Mendelssohn was not the first major composer to be inspired by these poems. In 1815, Ludwig van Beethoven had composed a beautiful short cantata, Op. 112, setting the same two texts for chorus and orchestra. Mendelssohn knew Beethoven’s work well and greatly admired it. However, he chose a different, and in many ways more modern, path. Where Beethoven used a chorus to sing Goethe’s words, Mendelssohn dispensed with text entirely, trusting the expressive power of the orchestra alone to convey the story. In doing so, he created a work that stands as a landmark of programmatic music, a purely instrumental tone poem that tells a clear and compelling narrative.

Section I: The “Calm Sea” (Meeres Stille)

The overture begins with an Adagio that is one of the most effective depictions of stillness in all of music. The full string section plays soft, sustained, overlapping chords, creating a sound that is glassy, empty, and devoid of rhythmic pulse. There is no discernible melody, only the faintest melodic contours that rise and fall like a slow, imperceptible swell on the water’s surface. Mendelssohn instructs the strings to play "senza sordino" (without mutes), giving the sound a bare, vulnerable quality. The harmonic progressions are slow and deliberate, enhancing the sense of suspended time. This is not the sound of peace, but of profound, agonizing suspense, a musical portrait of a ship held captive by the sea.

A Glimmer of Hope: The Transition

After several minutes of this tense stillness, the first sign of change appears. A solo flute emerges from the static string texture with a gentle, tentative melody—the first breath of wind. Slowly, other woodwind instruments join in, their phrases like small eddies disturbing the water's surface. The tempo begins to stir, and for the first time, a sense of forward motion enters the music. This transition is a moment of pure compositional genius, a masterful depiction of the mists parting and hope being restored. The music swells in a long, gradual crescendo, leading directly into the main Allegro.

Section II: The “Prosperous Voyage” (Glückliche Fahrt)

The "Prosperous Voyage" section (Molto allegro e vivace) bursts forth with energy and brilliant orchestral color. The main theme, a bustling, energetic figure introduced by the woodwinds and first violins, is full of rushing scales that perfectly depict the ship slicing through the waves. The entire orchestra is now engaged, creating a sound that is full, bright, and joyous—a world away from the hushed anxiety of the opening. This section is loosely structured in sonata form, with the vigorous main theme contrasted by a more stately and lyrical second theme, perhaps representing the sailors’ confident and joyful state of mind as they finally head for home.
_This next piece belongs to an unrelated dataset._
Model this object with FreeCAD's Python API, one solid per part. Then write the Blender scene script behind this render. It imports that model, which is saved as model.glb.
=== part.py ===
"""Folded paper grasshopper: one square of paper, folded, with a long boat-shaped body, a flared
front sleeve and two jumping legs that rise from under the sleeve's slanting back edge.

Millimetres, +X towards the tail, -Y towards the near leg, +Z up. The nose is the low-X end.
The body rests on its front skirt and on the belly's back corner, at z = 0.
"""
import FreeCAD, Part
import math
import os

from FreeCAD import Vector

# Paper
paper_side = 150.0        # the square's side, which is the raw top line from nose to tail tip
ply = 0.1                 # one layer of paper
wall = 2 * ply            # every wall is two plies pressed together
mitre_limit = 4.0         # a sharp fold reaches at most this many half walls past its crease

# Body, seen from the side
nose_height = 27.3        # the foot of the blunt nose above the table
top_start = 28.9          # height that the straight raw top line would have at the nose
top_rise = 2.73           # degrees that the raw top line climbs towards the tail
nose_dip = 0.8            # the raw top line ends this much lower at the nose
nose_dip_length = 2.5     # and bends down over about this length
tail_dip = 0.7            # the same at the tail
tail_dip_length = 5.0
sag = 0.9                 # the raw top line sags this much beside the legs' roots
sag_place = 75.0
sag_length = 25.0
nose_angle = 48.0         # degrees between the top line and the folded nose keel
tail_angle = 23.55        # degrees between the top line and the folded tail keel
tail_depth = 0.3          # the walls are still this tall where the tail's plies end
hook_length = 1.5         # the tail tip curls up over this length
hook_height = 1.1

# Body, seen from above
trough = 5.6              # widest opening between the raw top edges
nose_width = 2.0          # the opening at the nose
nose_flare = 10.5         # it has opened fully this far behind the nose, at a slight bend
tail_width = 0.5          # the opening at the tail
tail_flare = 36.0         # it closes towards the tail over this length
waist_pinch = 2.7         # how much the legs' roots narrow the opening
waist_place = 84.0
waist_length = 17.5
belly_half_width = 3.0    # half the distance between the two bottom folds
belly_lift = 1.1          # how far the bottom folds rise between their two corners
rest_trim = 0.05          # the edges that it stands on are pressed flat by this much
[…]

Orchestral Power and Pageantry

Mendelssohn employs a large orchestra to give the "voyage" a sense of grandeur and power. The brilliant piccolo adds a touch of sea-spray to the tops of the orchestral waves, while the contrabassoon and, originally, a serpent (an early brass instrument, today replaced by the tuba) add weight and depth to the sound. The full brass section, largely silent during the opening, now plays a crucial role, adding power to the climaxes and, ultimately, heralding the ship’s arrival.

The Final Arrival

The overture’s coda is a magnificent celebration of a successful journey. The music builds to a final, glorious climax, and the trumpets ring out with a series of triumphant fanfares. This is the moment the land is sighted and the ship sails proudly into port. The final bars of the work are not about the sea at all, but about the joy and relief of being on solid ground. Mendelssohn concludes with a series of brilliant, affirmative chords from the full orchestra, a powerful and deeply satisfying resolution to the drama.

A Landmark of Programmatic Music

Calm Sea and Prosperous Voyage is a triumph of musical storytelling. More than just a beautiful piece of music, it is a powerful demonstration of how purely instrumental forces can paint pictures, evoke specific atmospheres, and follow a clear narrative arc. In its direct translation of a literary source into sound, it stands with works like Hector Berlioz’s Symphonie fantastique as a foundational piece of 19th-century program music. It is a testament to the young composer’s incredible imagination and his unwavering belief in music’s power to tell a story.